The company is already well on its way. Last year, before rolling out the program, it piloted the cardiovascular assessment in its call centre in Saint John, N.B. Six months later, these same employees had become more active and lost weight, even without any extra initiatives. Just getting their baseline measurements prompted them to take action and the company saved $1.80 for every dollar spent for the assessment, said Lareau.



Steps to success

Implementing a wellness initiative

Wellness is an important factor in a productive organization, but improving employee wellness is about more than offering flu clinics or CPR courses. It’s important to match wellness initiatives with the health concerns of the organization.

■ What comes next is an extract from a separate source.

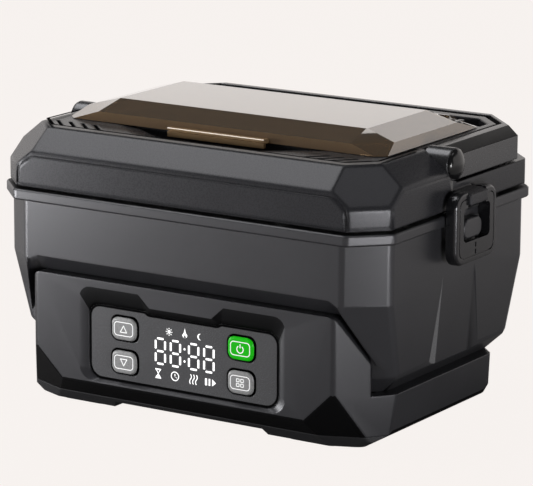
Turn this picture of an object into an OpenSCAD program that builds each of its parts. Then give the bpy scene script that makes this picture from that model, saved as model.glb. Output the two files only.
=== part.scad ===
// Electric lunch box: a heated tub on a control base, with a lift-off faceted
// lid, a tinted flip-up cover on the lid, a folding carry handle and two side
// latches. Millimetres, +Z up, front towards -Y, origin on the floor under the
// middle of the tub's rim.

/* [Tub] */
// Width over the rim of the tub
rim_w = 250; // [240:1:262]
// Depth over the rim of the tub
rim_d = 183.3; // [178:0.1:192]
// Cut across each corner of the rim
rim_corner = 18.75; // [14:0.25:22]
// Height of the rim's top face above the floor
rim_z = 120; // [117:0.5:126]
// Height of the rim band
rim_h = 6; // [4:0.5:8]
// Radius of the rim's rounded corners
rim_soft = 5; // [2:0.5:7]
// Step in from the rim to the tub's front and back walls
wall_step = 3.8; // [2.5:0.1:5]
// Step in from the rim to the tub's side walls
side_step = 2.8; // [2:0.1:4]
// Wall thickness of the moulded shells
wall = 2.5; // [2:0.1:3]
// Radius of the rounded edges between the tub's faces
tub_soft = 7; // [2:0.5:9]
// Cut across each corner of the tub, along its front and back
tub_corner = 20.7; // [18:0.1:23]
// Cut across each corner of the tub, along its sides
tub_corner_d = 17; // [15:0.1:20]
// Depth below the rim at which the walls start to lean in
lean_drop = 39; // [34:1:42]
// Lean of the lower walls from upright, in degrees
side_lean = 3.4; // [2:0.1:4.5]
// Lean of the lower corner facets from upright, in degrees
corner_lean = 14.4; // [11:0.1:16]
// Height of the slanted band under the tub's edge
band_h = 9; // [7:0.1:10]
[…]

Ed Buffett, president and CEO of wellness consulting firm Buffett and Company Worksite Wellness, offers these tips to developing a successful wellness program.

•Perform a situational analysis to find out the health risks in the organization. This can be done by looking at claims data such as workers’ compensation, prescription drugs and short- and long-term disability.

•Survey employees to find out what they would like.

•Create a steering committee with representatives of all groups from within the organization to make sure all interests are heard. Everyone, regardless of title or location within the organization, should have an equal voice on the committee.

•Set goals. Know what the desired outcome is.

•Measure baseline values so that the outcome of the program can be evaluated.

•Market and promote the program. Aggressive internal marketing can push participation up to 40 to 60 per cent, as opposed to the average 10 per cent. Incentives, such as raffles and prizes, can also boost participation.